# START OF Dataset section

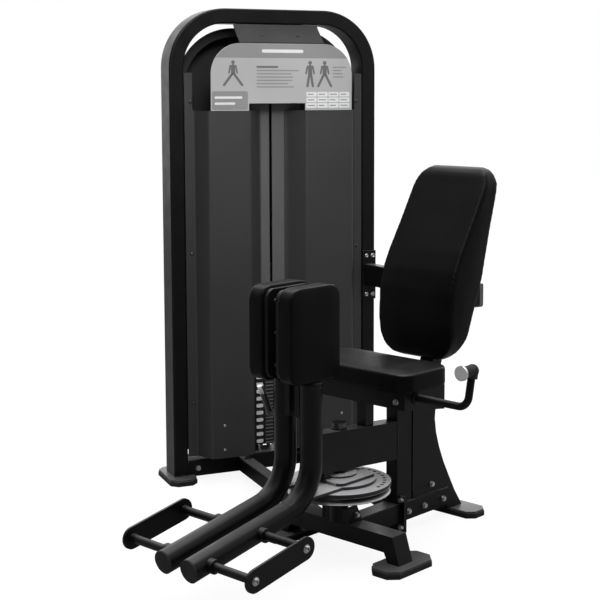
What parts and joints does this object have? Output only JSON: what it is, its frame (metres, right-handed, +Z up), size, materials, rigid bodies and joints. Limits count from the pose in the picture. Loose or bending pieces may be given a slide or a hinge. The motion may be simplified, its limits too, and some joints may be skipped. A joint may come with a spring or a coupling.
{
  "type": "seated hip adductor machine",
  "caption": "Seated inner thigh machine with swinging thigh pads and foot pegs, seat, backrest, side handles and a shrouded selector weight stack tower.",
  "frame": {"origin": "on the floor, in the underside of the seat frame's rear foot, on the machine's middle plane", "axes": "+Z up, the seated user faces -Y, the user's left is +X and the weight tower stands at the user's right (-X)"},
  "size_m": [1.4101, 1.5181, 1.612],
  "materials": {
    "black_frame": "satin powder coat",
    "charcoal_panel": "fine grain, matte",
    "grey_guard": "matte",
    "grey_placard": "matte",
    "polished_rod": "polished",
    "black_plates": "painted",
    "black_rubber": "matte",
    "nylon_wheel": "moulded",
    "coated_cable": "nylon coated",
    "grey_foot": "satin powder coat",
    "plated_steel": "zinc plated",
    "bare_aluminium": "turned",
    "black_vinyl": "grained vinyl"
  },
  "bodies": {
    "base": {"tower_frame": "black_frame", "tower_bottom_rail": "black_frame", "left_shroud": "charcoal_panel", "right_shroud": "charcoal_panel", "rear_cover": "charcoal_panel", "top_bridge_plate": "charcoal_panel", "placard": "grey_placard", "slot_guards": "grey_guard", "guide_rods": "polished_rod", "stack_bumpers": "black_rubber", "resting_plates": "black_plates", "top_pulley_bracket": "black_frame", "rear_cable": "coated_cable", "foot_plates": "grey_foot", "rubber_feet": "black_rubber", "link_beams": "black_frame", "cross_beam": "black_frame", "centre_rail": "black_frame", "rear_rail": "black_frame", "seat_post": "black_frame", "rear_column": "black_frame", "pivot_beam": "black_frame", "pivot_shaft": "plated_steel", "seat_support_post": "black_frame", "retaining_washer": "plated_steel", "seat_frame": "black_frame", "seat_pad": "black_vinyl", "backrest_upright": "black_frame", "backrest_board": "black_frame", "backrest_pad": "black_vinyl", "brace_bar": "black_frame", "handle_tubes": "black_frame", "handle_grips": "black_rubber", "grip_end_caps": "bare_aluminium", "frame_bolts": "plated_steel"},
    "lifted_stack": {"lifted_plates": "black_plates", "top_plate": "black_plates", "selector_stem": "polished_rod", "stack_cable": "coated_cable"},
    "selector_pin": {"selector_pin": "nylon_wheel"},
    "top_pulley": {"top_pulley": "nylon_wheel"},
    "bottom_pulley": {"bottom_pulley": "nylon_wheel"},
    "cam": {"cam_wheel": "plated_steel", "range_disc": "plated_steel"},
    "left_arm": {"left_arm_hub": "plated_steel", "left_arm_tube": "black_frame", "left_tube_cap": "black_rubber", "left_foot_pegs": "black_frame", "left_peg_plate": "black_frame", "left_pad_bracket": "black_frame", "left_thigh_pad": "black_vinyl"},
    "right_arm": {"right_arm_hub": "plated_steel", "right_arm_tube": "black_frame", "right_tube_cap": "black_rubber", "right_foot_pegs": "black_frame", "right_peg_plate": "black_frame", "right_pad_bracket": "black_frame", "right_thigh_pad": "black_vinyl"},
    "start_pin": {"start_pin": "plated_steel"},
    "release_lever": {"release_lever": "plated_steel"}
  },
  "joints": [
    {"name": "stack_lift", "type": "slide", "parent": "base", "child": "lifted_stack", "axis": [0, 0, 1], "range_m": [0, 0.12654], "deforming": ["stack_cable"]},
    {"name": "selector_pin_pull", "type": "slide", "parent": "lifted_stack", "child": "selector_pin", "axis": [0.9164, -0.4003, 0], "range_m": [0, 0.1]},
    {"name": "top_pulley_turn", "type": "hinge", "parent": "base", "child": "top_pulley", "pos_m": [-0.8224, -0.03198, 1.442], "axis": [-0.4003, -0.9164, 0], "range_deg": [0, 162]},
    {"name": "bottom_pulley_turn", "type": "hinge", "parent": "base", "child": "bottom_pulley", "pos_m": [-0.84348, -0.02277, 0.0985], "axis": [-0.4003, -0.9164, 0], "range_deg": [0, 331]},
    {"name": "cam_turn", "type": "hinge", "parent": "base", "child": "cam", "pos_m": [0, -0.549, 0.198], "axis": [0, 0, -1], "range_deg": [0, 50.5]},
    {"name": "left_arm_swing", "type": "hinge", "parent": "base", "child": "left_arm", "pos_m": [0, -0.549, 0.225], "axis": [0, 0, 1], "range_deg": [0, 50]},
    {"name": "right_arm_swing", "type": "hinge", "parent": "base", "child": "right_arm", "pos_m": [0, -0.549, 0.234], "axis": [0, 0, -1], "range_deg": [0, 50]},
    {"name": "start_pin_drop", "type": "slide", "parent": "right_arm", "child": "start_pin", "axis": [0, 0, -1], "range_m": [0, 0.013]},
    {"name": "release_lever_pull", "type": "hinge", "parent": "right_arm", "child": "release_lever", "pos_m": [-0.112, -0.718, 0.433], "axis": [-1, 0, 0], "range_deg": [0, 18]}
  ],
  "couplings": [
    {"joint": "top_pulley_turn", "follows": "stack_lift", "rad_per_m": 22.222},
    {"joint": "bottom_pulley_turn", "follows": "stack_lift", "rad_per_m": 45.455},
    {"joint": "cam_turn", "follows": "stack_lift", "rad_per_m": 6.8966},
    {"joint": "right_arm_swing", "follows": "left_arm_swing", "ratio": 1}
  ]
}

# END OF Dataset section

→ **Exercise prompt**:
Hand back the material above in full, exactly as written.

→ **Result**:
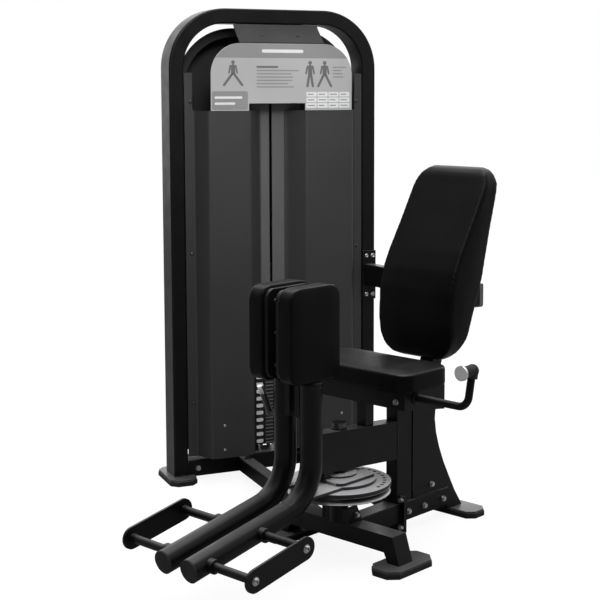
What parts and joints does this object have? Output only JSON: what it is, its frame (metres, right-handed, +Z up), size, materials, rigid bodies and joints. Limits count from the pose in the picture. Loose or bending pieces may be given a slide or a hinge. The motion may be simplified, its limits too, and some joints may be skipped. A joint may come with a spring or a coupling.
{
  "type": "seated hip adductor machine",
  "caption": "Seated inner thigh machine with swinging thigh pads and foot pegs, seat, backrest, side handles and a shrouded selector weight stack tower.",
  "frame": {"origin": "on the floor, in the underside of the seat frame's rear foot, on the machine's middle plane", "axes": "+Z up, the seated user faces -Y, the user's left is +X and the weight tower stands at the user's right (-X)"},
  "size_m": [1.4101, 1.5181, 1.612],
  "materials": {
    "black_frame": "satin powder coat",
    "charcoal_panel": "fine grain, matte",
    "grey_guard": "matte",
    "grey_placard": "matte",
    "polished_rod": "polished",
    "black_plates": "painted",
    "black_rubber": "matte",
    "nylon_wheel": "moulded",
    "coated_cable": "nylon coated",
    "grey_foot": "satin powder coat",
    "plated_steel": "zinc plated",
    "bare_aluminium": "turned",
    "black_vinyl": "grained vinyl"
  },
  "bodies": {
    "base": {"tower_frame": "black_frame", "tower_bottom_rail": "black_frame", "left_shroud": "charcoal_panel", "right_shroud": "charcoal_panel", "rear_cover": "charcoal_panel", "top_bridge_plate": "charcoal_panel", "placard": "grey_placard", "slot_guards": "grey_guard", "guide_rods": "polished_rod", "stack_bumpers": "black_rubber", "resting_plates": "black_plates", "top_pulley_bracket": "black_frame", "rear_cable": "coated_cable", "foot_plates": "grey_foot", "rubber_feet": "black_rubber", "link_beams": "black_frame", "cross_beam": "black_frame", "centre_rail": "black_frame", "rear_rail": "black_frame", "seat_post": "black_frame", "rear_column": "black_frame", "pivot_beam": "black_frame", "pivot_shaft": "plated_steel", "seat_support_post": "black_frame", "retaining_washer": "plated_steel", "seat_frame": "black_frame", "seat_pad": "black_vinyl", "backrest_upright": "black_frame", "backrest_board": "black_frame", "backrest_pad": "black_vinyl", "brace_bar": "black_frame", "handle_tubes": "black_frame", "handle_grips": "black_rubber", "grip_end_caps": "bare_aluminium", "frame_bolts": "plated_steel"},
    "lifted_stack": {"lifted_plates": "black_plates", "top_plate": "black_plates", "selector_stem": "polished_rod", "stack_cable": "coated_cable"},
    "selector_pin": {"selector_pin": "nylon_wheel"},
    "top_pulley": {"top_pulley": "nylon_wheel"},
    "bottom_pulley": {"bottom_pulley": "nylon_wheel"},
    "cam": {"cam_wheel": "plated_steel", "range_disc": "plated_steel"},
    "left_arm": {"left_arm_hub": "plated_steel", "left_arm_tube": "black_frame", "left_tube_cap": "black_rubber", "left_foot_pegs": "black_frame", "left_peg_plate": "black_frame", "left_pad_bracket": "black_frame", "left_thigh_pad": "black_vinyl"},
    "right_arm": {"right_arm_hub": "plated_steel", "right_arm_tube": "black_frame", "right_tube_cap": "black_rubber", "right_foot_pegs": "black_frame", "right_peg_plate": "black_frame", "right_pad_bracket": "black_frame", "right_thigh_pad": "black_vinyl"},
    "start_pin": {"start_pin": "plated_steel"},
    "release_lever": {"release_lever": "plated_steel"}
  },
  "joints": [
    {"name": "stack_lift", "type": "slide", "parent": "base", "child": "lifted_stack", "axis": [0, 0, 1], "range_m": [0, 0.12654], "deforming": ["stack_cable"]},
    {"name": "selector_pin_pull", "type": "slide", "parent": "lifted_stack", "child": "selector_pin", "axis": [0.9164, -0.4003, 0], "range_m": [0, 0.1]},
    {"name": "top_pulley_turn", "type": "hinge", "parent": "base", "child": "top_pulley", "pos_m": [-0.8224, -0.03198, 1.442], "axis": [-0.4003, -0.9164, 0], "range_deg": [0, 162]},
    {"name": "bottom_pulley_turn", "type": "hinge", "parent": "base", "child": "bottom_pulley", "pos_m": [-0.84348, -0.02277, 0.0985], "axis": [-0.4003, -0.9164, 0], "range_deg": [0, 331]},
    {"name": "cam_turn", "type": "hinge", "parent": "base", "child": "cam", "pos_m": [0, -0.549, 0.198], "axis": [0, 0, -1], "range_deg": [0, 50.5]},
    {"name": "left_arm_swing", "type": "hinge", "parent": "base", "child": "left_arm", "pos_m": [0, -0.549, 0.225], "axis": [0, 0, 1], "range_deg": [0, 50]},
    {"name": "right_arm_swing", "type": "hinge", "parent": "base", "child": "right_arm", "pos_m": [0, -0.549, 0.234], "axis": [0, 0, -1], "range_deg": [0, 50]},
    {"name": "start_pin_drop", "type": "slide", "parent": "right_arm", "child": "start_pin", "axis": [0, 0, -1], "range_m": [0, 0.013]},
    {"name": "release_lever_pull", "type": "hinge", "parent": "right_arm", "child": "release_lever", "pos_m": [-0.112, -0.718, 0.433], "axis": [-1, 0, 0], "range_deg": [0, 18]}
  ],
  "couplings": [
    {"joint": "top_pulley_turn", "follows": "stack_lift", "rad_per_m": 22.222},
    {"joint": "bottom_pulley_turn", "follows": "stack_lift", "rad_per_m": 45.455},
    {"joint": "cam_turn", "follows": "stack_lift", "rad_per_m": 6.8966},
    {"joint": "right_arm_swing", "follows": "left_arm_swing", "ratio": 1}
  ]
}